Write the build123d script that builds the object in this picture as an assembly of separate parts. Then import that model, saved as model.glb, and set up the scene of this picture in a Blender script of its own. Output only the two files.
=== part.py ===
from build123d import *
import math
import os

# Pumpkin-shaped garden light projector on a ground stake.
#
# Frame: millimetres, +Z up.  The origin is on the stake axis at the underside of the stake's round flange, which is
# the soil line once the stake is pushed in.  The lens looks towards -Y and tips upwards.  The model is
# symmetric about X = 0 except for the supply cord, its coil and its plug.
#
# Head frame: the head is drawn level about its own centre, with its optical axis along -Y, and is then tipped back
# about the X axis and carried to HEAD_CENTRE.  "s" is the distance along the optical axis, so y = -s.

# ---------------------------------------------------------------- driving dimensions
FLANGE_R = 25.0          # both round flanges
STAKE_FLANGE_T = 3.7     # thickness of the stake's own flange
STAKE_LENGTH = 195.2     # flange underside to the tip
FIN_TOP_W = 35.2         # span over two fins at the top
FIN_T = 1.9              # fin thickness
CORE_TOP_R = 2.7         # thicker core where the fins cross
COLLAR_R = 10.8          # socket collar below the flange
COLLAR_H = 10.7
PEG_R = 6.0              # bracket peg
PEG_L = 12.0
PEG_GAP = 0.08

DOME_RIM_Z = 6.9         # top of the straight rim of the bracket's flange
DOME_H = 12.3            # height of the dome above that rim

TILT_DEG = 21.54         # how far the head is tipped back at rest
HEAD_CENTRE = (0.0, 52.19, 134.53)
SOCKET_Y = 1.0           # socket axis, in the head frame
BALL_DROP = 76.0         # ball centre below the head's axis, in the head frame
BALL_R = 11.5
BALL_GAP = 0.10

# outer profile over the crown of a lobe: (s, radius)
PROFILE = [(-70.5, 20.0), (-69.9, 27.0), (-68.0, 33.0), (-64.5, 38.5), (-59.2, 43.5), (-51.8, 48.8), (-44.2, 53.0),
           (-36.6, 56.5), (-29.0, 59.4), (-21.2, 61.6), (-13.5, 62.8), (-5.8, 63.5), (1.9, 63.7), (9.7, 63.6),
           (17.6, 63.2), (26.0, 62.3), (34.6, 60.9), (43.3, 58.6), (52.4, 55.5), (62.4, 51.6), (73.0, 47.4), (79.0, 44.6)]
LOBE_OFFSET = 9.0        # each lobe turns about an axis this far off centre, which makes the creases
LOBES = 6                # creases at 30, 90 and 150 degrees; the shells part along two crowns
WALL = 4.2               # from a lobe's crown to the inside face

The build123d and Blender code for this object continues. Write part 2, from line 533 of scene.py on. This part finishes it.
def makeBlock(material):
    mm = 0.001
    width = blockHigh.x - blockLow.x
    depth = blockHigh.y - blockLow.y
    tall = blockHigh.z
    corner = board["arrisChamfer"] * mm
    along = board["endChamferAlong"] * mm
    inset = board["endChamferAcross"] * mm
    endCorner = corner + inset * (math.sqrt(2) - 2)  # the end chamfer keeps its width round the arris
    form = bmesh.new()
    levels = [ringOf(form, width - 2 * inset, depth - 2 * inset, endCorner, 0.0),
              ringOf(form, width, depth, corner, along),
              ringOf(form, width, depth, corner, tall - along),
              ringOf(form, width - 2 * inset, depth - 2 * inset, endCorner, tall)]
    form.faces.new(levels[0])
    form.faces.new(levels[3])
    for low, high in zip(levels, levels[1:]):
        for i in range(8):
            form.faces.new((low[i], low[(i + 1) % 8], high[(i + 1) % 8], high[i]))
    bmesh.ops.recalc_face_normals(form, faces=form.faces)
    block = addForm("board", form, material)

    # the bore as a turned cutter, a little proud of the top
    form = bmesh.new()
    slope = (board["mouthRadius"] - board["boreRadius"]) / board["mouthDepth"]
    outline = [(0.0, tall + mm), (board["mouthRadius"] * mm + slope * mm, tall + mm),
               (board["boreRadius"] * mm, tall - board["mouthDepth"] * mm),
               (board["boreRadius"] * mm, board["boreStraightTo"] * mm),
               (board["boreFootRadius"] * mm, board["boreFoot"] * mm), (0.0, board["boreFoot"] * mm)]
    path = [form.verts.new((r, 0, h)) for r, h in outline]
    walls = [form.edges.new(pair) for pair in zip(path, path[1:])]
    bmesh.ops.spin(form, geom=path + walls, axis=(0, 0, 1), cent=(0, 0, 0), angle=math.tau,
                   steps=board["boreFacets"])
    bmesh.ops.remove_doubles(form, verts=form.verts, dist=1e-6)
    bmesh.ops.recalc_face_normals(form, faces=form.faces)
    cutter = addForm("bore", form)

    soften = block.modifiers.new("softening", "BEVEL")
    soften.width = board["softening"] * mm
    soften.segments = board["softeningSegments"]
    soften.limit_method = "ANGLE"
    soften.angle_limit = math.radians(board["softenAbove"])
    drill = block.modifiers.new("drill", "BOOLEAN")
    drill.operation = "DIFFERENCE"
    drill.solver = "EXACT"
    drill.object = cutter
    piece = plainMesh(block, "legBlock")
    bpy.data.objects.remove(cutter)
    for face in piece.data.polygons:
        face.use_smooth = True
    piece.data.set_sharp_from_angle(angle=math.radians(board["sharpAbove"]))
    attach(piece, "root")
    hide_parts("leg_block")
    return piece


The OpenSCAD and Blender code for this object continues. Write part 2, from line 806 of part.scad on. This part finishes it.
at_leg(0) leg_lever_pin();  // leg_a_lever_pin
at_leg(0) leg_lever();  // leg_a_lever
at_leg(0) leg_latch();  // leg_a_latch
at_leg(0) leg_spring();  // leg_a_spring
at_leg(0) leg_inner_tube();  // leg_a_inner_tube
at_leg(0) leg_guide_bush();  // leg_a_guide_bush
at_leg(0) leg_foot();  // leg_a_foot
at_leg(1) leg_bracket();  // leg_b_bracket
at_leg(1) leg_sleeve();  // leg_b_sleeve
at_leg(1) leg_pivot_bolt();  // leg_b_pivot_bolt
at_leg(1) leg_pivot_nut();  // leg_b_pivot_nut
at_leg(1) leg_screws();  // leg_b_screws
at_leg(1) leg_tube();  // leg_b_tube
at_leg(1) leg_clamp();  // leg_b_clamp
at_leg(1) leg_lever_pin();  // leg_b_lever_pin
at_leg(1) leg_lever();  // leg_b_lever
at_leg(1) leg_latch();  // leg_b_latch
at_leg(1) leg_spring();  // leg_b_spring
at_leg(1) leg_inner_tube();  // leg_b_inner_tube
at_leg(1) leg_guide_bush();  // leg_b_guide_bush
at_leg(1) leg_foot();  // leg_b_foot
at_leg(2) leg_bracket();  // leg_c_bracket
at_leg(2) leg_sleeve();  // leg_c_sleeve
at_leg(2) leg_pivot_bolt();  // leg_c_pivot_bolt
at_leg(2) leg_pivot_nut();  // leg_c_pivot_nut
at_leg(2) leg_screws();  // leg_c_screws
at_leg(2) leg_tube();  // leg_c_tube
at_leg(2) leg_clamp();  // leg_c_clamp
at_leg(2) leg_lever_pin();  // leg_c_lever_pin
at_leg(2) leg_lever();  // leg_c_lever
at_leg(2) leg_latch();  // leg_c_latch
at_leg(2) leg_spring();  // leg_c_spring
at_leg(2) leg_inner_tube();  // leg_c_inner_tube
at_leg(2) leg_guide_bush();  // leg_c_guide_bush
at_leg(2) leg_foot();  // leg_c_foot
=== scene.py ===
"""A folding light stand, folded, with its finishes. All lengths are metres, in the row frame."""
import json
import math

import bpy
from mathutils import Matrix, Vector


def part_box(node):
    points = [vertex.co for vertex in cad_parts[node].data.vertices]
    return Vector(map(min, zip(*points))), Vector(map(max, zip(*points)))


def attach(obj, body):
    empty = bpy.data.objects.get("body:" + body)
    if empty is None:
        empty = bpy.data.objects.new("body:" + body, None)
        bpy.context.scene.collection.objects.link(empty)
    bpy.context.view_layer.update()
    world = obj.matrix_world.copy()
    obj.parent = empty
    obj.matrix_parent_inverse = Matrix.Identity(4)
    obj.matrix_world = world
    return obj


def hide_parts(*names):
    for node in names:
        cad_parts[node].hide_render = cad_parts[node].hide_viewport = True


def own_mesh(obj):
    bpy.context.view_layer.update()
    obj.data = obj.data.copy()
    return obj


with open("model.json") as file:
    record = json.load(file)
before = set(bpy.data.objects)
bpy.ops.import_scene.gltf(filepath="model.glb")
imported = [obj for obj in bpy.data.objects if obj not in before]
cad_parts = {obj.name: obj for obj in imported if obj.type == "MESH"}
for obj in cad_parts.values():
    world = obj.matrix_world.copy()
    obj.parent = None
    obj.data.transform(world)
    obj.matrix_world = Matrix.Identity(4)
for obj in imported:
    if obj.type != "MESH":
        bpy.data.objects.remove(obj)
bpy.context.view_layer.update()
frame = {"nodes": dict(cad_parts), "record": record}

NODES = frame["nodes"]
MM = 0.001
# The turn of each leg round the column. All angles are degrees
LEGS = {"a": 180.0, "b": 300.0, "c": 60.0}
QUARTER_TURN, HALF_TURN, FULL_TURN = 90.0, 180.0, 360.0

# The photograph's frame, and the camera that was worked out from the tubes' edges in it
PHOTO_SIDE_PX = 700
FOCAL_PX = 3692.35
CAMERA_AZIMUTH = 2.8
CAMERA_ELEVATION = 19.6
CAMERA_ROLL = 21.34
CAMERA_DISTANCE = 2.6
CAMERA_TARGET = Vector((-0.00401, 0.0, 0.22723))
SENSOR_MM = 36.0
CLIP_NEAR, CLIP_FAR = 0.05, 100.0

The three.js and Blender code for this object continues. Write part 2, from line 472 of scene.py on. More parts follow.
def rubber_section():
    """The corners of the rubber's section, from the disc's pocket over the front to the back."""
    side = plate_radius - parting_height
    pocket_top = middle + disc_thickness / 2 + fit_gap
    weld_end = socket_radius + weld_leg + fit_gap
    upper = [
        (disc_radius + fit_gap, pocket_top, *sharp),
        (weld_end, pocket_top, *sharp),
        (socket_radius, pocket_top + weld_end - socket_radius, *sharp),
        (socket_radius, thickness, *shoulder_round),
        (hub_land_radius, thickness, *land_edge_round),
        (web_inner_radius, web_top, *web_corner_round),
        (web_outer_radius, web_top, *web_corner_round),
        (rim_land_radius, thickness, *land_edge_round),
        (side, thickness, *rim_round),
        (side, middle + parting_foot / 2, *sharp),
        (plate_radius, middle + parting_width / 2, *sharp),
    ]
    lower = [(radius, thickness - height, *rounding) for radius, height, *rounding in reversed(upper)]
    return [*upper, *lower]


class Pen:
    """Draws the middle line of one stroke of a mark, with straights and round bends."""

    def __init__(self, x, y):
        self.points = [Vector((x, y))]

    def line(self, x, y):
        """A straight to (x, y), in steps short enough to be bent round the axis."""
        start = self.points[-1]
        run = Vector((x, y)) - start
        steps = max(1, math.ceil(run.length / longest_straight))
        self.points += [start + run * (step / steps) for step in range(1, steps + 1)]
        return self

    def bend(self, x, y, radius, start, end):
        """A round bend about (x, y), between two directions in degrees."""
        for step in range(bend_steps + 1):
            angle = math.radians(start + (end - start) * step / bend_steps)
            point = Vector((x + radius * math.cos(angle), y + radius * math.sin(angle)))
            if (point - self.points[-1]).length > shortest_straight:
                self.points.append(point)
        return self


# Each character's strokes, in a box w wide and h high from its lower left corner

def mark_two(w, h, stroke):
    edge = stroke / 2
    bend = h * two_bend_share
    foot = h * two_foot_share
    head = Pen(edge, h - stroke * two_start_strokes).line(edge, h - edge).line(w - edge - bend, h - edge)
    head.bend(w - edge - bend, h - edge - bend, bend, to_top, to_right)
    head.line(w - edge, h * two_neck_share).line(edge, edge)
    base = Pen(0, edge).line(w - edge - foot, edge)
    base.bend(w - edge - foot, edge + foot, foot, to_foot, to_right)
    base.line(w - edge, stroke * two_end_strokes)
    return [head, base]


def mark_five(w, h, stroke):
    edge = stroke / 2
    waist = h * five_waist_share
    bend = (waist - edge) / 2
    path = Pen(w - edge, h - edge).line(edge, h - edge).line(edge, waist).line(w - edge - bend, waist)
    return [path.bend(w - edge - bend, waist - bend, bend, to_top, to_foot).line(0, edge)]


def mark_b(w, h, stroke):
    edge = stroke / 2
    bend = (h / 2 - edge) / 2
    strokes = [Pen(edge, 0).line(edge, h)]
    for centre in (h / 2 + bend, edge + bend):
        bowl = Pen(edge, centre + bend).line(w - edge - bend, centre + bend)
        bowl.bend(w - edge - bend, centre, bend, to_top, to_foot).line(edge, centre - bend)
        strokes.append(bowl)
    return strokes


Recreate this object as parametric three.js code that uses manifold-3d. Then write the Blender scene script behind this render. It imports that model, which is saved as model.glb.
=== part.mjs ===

=-=-=-=-=

WHAT IS BEING ASKED: Print only the lines from the top of the data above down to the line holding "# about the", inclusive.

RESPONSE TO THE TASK:
Write the build123d script that builds the object in this picture as an assembly of separate parts. Then import that model, saved as model.glb, and set up the scene of this picture in a Blender script of its own. Output only the two files.
=== part.py ===
from build123d import *
import math
import os

# Pumpkin-shaped garden light projector on a ground stake.
#
# Frame: millimetres, +Z up.  The origin is on the stake axis at the underside of the stake's round flange, which is
# the soil line once the stake is pushed in.  The lens looks towards -Y and tips upwards.  The model is
# symmetric about X = 0 except for the supply cord, its coil and its plug.
#
# Head frame: the head is drawn level about its own centre, with its optical axis along -Y, and is then tipped back
# about the X axis and carried to HEAD_CENTRE.  "s" is the distance along the optical axis, so y = -s.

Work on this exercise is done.